Alan Darmawan is doing his Ph.D. research project in Indonesia and Malay studies at the University of Hamburg. He is interested in the Malay cultural revival and especially in a way that cultural performance plays its role in the creation of the cultural realm. His Ph.D. thesis deals with the revival of traditional theatre form called mak yong and the reconstruction of Malay identity in the Indonesian province of Riau Islands. His research interests are also in the socio-cultural processes of heritage making, and the role of historical narratives, Islam, and cultural performances in identity formation.
Malay Identity on the move
The study will focus on various constructions of Malay identity as constructed and propagated by local, transregional as well as transnational agencies in the province Kepri (Island Riau), and how the local population uses or adheres to these or parts of these constructions to formulate their own identity in everyday life. Local governmental departments on different levels in the administration have been putting much effort and funds into organising a great number of art festivals to celebrate local artistic forms and set up programmes to disseminate the art forms among the population, e.g. in October-November 2017 at least five large-scale events were organised in the region. Local agencies seem quite successful in stimulating a younger generation to adopt a rather specific local Malay cultural identity through the programmes in schools, youth clubs and other youth organisations.

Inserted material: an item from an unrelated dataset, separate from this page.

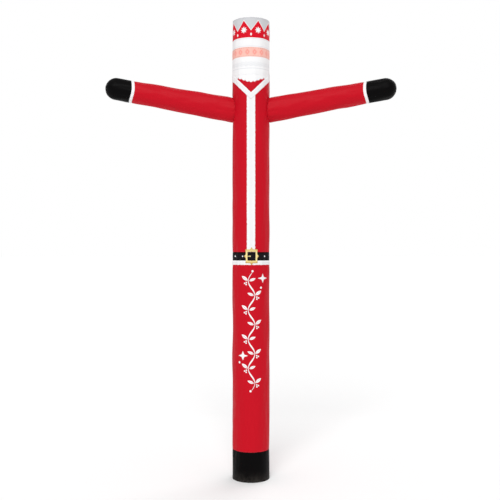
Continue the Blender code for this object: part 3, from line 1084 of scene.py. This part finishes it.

A number of transregional and transnational agencies are also informing and directing the formation of Malayness in Kepri, such as the Malaysian-based Dunia Melayu Dunia Islam (DMDI; Malay World – Islamic World) and a globally-active Islamic gold dinar movement which aims to counter excesses of capitalism (Dinar-Dirham Movement). Both organisations emphasise pious Muslim characteristics within the definitions of Malayness. Furthermore, decentralisation in Indonesia also stimulated a number of groups, mainly Indonesia but with Malaysian connections, to reinstate traditional rulers in certain cultural functions such as strengthening a traditional local identity and acting as the regional religious/Islamic leader (imam). In Riau this resulted in the inauguration of a new Sultan of Bintan who is introducing religious teachings directed towards youngsters to adhere to certain strict Islamic rules but also not renounce economic realities. The officeholder has opened a market place where goods can be exchanged using Islamic currency distributed after Friday prayers. These efforts are part of transnational Dinar-Dirham movement active in certain regions of Southeast Asia, such as Kelantan, Ternate, Medan, and Aceh.
In this project, we want to explore how the formation of Malay identity is being constructed and defined by these organisations, traditional cultural productions, the regional government and the movement of peoples, either across borders or within the nation-state of Indonesia. How do local inhabitants of the region view themselves? Is there a difference between locally born people with people who have migrated from other parts of Indonesia, Malaysia and Singapore? Which local organisations are active in the identity formation and with what effects? What motivations do people have to adopt a form of a ‘Kepri identity’ above a broader Malay (transnational) identity, or a national identity? Can these actually be differentiated or is there little difference between in- and/or outsiders for the people? How do they see the Malay people in Singapore and Malaysia and vice versa?